# Data excerpt
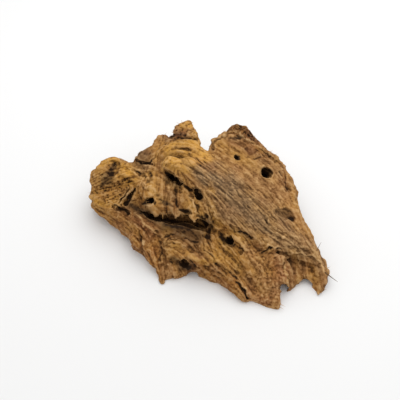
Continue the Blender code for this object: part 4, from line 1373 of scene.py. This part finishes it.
@dataclass
class Parting:
    """Cuts the chunk flat where it stands and parts it at its main forks."""

    gap: float = 0.02
    reach: float = 150.0
    triangles: int = 300000
    smallest: int = 400
    forks: dict[str, list[Place]] = field(default_factory=lambda: {
        "left_limb": [(-58, 90), (-57, 47), (-53, 36), (-55, 26), (-62, 16), (-64, 5), (-60, -8),
            (-66, -40)],
        "crown_stub": [(-40, 100), (-36, 68), (-27, 61), (-12, 61), (-1, 64), (-1, 100)],
        "right_limb": [(4, 100), (2, 50), (7, 41), (22, 29), (38, 17), (52, 5), (68, -7), (84, -17),
            (120, -24)],
    })

    def sheet(self, name: str, line: list[Place]) -> Piece:
        """An upright sheet, as thick as the gap, along the line in plan of a fork.

        Args:
            name: Its name.
            line: The line, in millimetres.

        Returns:
            The sheet.
        """
        curve = bpy.data.curves.new(name, "CURVE")
        curve.dimensions = "3D"
        curve.extrude = self.reach
        spline = curve.splines.new("POLY")
        spline.points.add(len(line) - 1)
        for knot, (x, y) in zip(spline.points, line):
            knot.co = (x, y, 0.0, 1.0)
        return applied(meshed(name, curve), "SOLIDIFY", thickness=self.gap, offset=0.0, use_even_offset=True)

    def flattened(self, body: Piece) -> None:
        """Cuts away what lies under the table, and closes the cut.

        Args:
            body: The whole chunk.
        """
        cut = partial(bpy.ops.mesh.bisect, plane_co=(0, 0, 0), plane_no=(0, 0, 1), use_fill=True,
                      clear_inner=True)
        edited(body, cut, bpy.ops.mesh.quads_convert_to_tris)

    def part(self, body: Piece) -> dict[Limb, Piece]:
        """Parts the chunk.

        Args:
            body: The whole chunk.

        Returns:
            The piece for each limb.
        """
        faces = len(body.data.polygons) * 2
        if faces > self.triangles:
            applied(body, "DECIMATE", ratio=self.triangles / faces, use_collapse_triangulate=True)
        self.flattened(body)
        for name, line in self.forks.items():
            cutter = self.sheet(name + "_fork", line)
            applied(body, "BOOLEAN", operation="DIFFERENCE", object=cutter, solver="EXACT")
            bpy.data.objects.remove(cutter)
        edited(body, partial(bpy.ops.mesh.separate, type="LOOSE"))
        pieces = list(bpy.context.selected_objects)
        for crumb in [piece for piece in pieces if len(piece.data.vertices) < self.smallest]:
            log.info("crumb of %d points left out", len(crumb.data.vertices))
            pieces.remove(crumb)
            bpy.data.objects.remove(crumb)
        return {limb: self.nearest(pieces, limb) for limb in Limb}

    def nearest(self, pieces: list[Piece], limb: Limb) -> Piece:
        """The piece whose middle in plan is nearest a limb's.

        Args:
            pieces: The pieces.
            limb: The limb.

        Returns:
            That piece.
        """
        def distance(piece: Piece) -> float:
            """How far the piece's middle is from the limb's."""
            points = points_of(piece)[:, :2]
            middle = (points.min(axis=0) + points.max(axis=0)) / 2
            return (Vector(middle) - limb.middle).length

        return min(pieces, key=distance)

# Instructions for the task
Only the lines from the top of the data through the line that contains "the chunk flat" should be quoted, exactly as they stand.

# Answer to the task
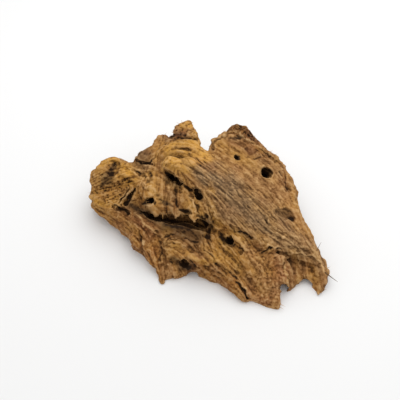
Continue the Blender code for this object: part 4, from line 1373 of scene.py. This part finishes it.
@dataclass
class Parting:
    """Cuts the chunk flat where it stands and parts it at its main forks."""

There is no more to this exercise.